Original Bankers Cameron, Finn and Martin cried "Foul!" and they came close to getting some money-siphoning lawyers involved. Parties on both sides seemingly reconciled...though momentum had been lost, unfortunately never to be regained. One nice perk for Brown and Sommer came when a more mainstream version of the "Ivy" flip, "And Suddenly," by D.C.-area band The Cherry People, was a fair-sized hit in the summer of '68...and greenbacks gained from songs composed are always welcome. The new, jumbled Left Banke lineup struggled to be creative and avoid altercation in those late months of 1967 with fringe musicians coming and going. "She May Call You Up Tonight," composed by precarious collaborators Brown and Martin, did little to revive interest at radio.

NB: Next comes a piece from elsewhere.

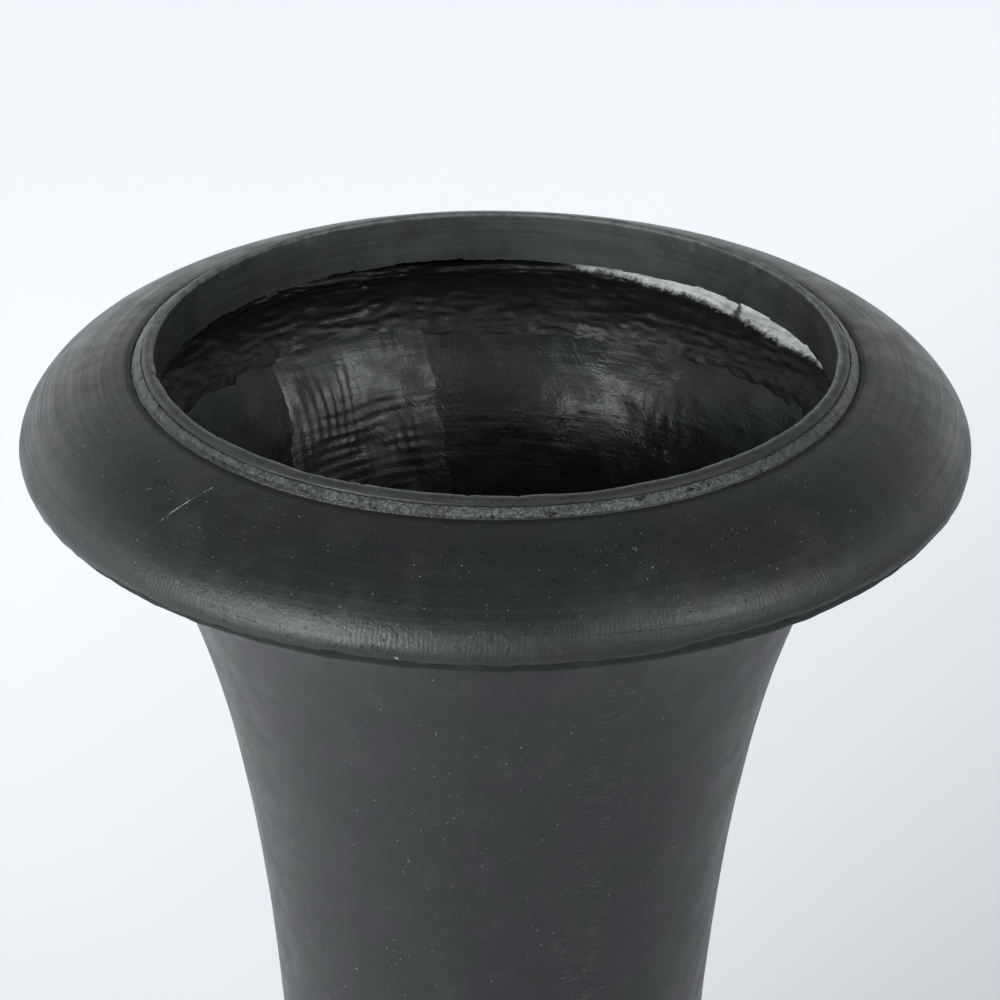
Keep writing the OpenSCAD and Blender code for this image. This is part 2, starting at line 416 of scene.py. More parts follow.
def satin_black(finish, marks=1.0, lines=1.0):
    """Brushed satin black over fibre clay: patchy tint and gloss, hair lines that run round, dust nibs,
    pinholes painted near black as shade in them, and pale scratches. Gives the colour and the roughness."""
    tint = finish.ease(finish.grain(17.0, 4.0, 0.65), 0.42, 0.60)
    colour = finish.mix(tint, black_green, black_violet)
    cloud = finish.grain(55.0, 4.0, 0.65)
    colour = finish.mix(finish.ease(cloud, 0.45, 0.80, 0.0, 0.6), colour, thin_black)
    lines_place = finish.vector(finish.times(finish.x, 7.0), finish.times(finish.y, 7.0),
                                finish.times(finish.along(), 620.0))
    round_lines = finish.noise(lines_place, 1.0, 3.0, 0.6)
    roughness = finish.ease(cloud, 0.30, 0.75, 0.34, 0.47)
    roughness = finish.plus(roughness, finish.ease(round_lines, 0.3, 0.7, -0.05 * lines, 0.07 * lines))
    finish.raised(round_lines, 0.000028 * lines)
    finish.raised(finish.grain(420.0, 3.0, 0.6), 0.000035)
    finish.raised(finish.grain(90.0), 0.00022)
    nibs = finish.most(finish.spots(520.0, 0.26, 0.22), finish.spots(190.0, 0.10, 0.11))
    pinholes = finish.spots(130.0, 0.12, 0.15)
    hairs = finish.scratches((0.25, 0.2, 0.0), 0.05, 0.013)
    for turn, share, long in (((1.1, 0.5, 0.4), 0.05, 0.016), ((1.35, -0.7, 1.9), 0.05, 0.012),
                              ((1.5, 0.2, 0.9), 0.20, 0.005), ((0.6, 0.9, 2.4), 0.20, 0.004),
                              ((1.4, -0.3, 2.9), 0.16, 0.0028)):
        hairs = finish.most(hairs, finish.scratches(turn, share, long))
    faint = finish.ease(finish.grain(75.0, 4.0, 0.75), 0.42, 0.66, 0.18, 1.0)
    pale = finish.times(finish.most(nibs, hairs), finish.times(faint, 0.8 * marks))
    colour = finish.mix(pale, colour, chalk_fleck)
    speckle = finish.ease(finish.grain(1300.0, 2.0, 0.6), 0.56, 0.74, 0.0, 0.5 * marks)
    colour = finish.mix(finish.times(speckle, faint), colour, (0.045, 0.049, 0.045))
    # Pinholes painted near black: painted shade in the pits.
    colour = finish.mix(finish.times(pinholes, 0.8), colour, (0.003, 0.003, 0.003))
    roughness = finish.plus(roughness, finish.times(pale, 0.4))
    finish.raised(pinholes, -0.0004)
    finish.raised(nibs, 0.00006)
    return colour, roughness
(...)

"Desirée" was accompanied by trade ads showing four - but which four? - of the band members in a peculiar circular photo, proclaiming them "A great group back together again," as if they'd broken up, in essence putting a question in fans' minds as to whether something had gone amiss, which of course it had. The uptempo Mike Brown-Tom Feher track delivered false hope, briefly, when it hit the charts...then dropped out of sight. Brand cried "Uncle!" and quit; Brown also departed for the second, but not last, time. A friend, Steven Tallarico of Chain Reaction, a group with singles on the Date and Verve labels (you know him as Steven Tyler, eventual superstar lead singer of Aerosmith), was present at the 1968 recording session for the single "Dark is the Bark" and "My Friend Today" and though not documented, it's widely believed he sang backup harmony on these two somber Left Banke sides and one other track. Motown's Four Tops hit the airwaves around this time with their remake of "Walk Away Renee," taking it top 20...and more money came rolling in for Brown and his non-Banke buddies. Good for them, since songwriting royalties would soon be about the only income derived from the Left Banke's relatively short stretch, though it was Brown who received most of it. Fair or not? You be the judge!
There were a few more singles in 1968 and early '69. Persistent pesterer Brown jumped in a third time; the others were, like, "Whatever!" and let him. "Myrah," essentially a Brown solo effort, became the last Smash single under the Left Banke name. The record stiffed and what was left of the band came undone. A single by Steve Cameron, "Two By Two (I'm Losing You)," written and produced by an apparently grownup Michael Brown, surfaced on the Buddah label in 1971. Then Mike became a founding member of Stories, scoring a minor hit, "I'm Coming Home," in the summer of '72, after which he quit as was his wont and, with "Brother Louie" a chart-topper the following year, Stories went on to fame and fortune without him. In 1978, George Cameron, Tom Finn and Steve Martin returned as The Left Banke with a single, "Queen of Paradise," on the Camerica label; an entire album of material was recorded but not released. The three key members resumed their regular, baroqueless day-to-day lives but have since reunited.